Review: Mernet Larsen probes perception and experience
Please forgive me for suggesting that Mernet Larsen’s thoroughly remarkable paintings are reminiscent of a Dire Straits video. If you spent any time in the 1980s watching MTV, you know the one: an early example of digital animation, all blocky volumes and stilted movement.
Yet Larsen’s work is much stranger and more disorienting. The 75-year-old Florida artist’s exhibition at Various Small Fires — her first in L.A. — goes beyond a superficial resemblance to digital imagery to probe the vagaries of perception and physical experience.
Larsen’s figures are often more like furniture than people. In “Subway,” the flattened arms of a trench coat-wearing rider nearly break the picture into quadrants. Extremely skewed perspectives also twist and upend expectations.

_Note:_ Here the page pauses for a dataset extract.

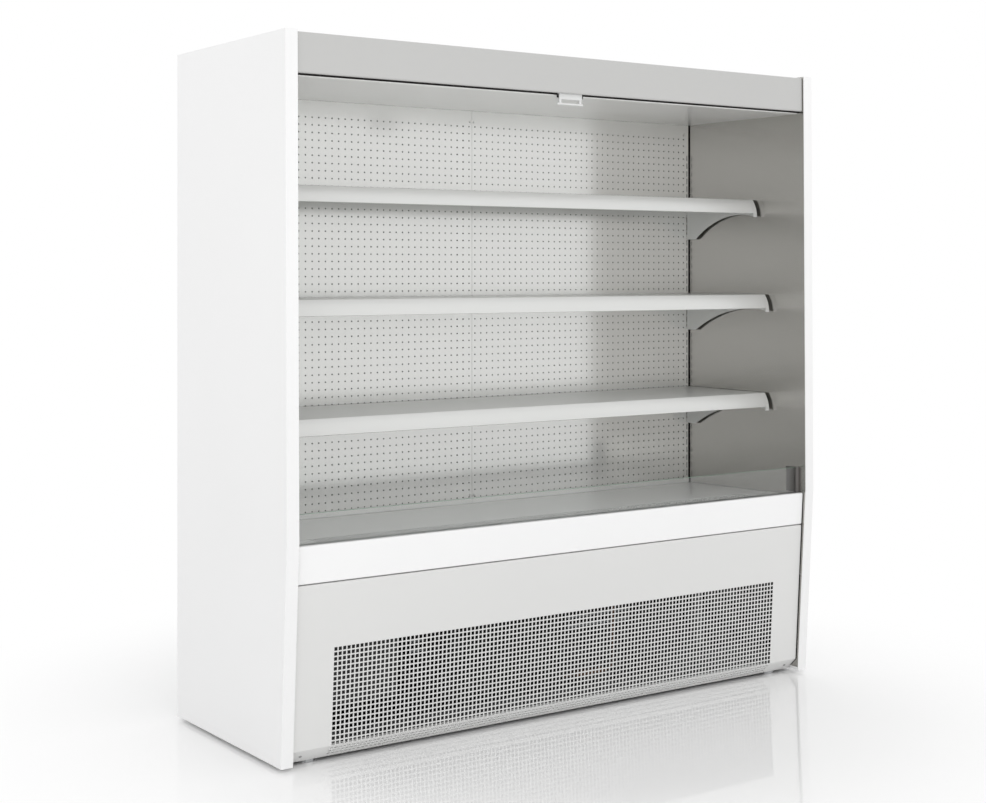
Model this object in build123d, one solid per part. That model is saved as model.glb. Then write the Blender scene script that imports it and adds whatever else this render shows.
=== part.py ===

In “Explanation,” the same expanse of tiles serves as both floor and ceiling, as figures in at least four different sizes perch at wildly distorted tables. If you’ve ever sat for hours in a soulless institutional meeting room, you will understand the vertigo.
Although they are perhaps equally reductive, Larsen’s pictorial strategies make an end run around Cubism; instead of disintegrating the picture plane in a flurry of facets, the paintings seem to fold and extrude it into ever more concrete volumes. They look like space sometimes feels: thick, unvarnished and bluntly weird.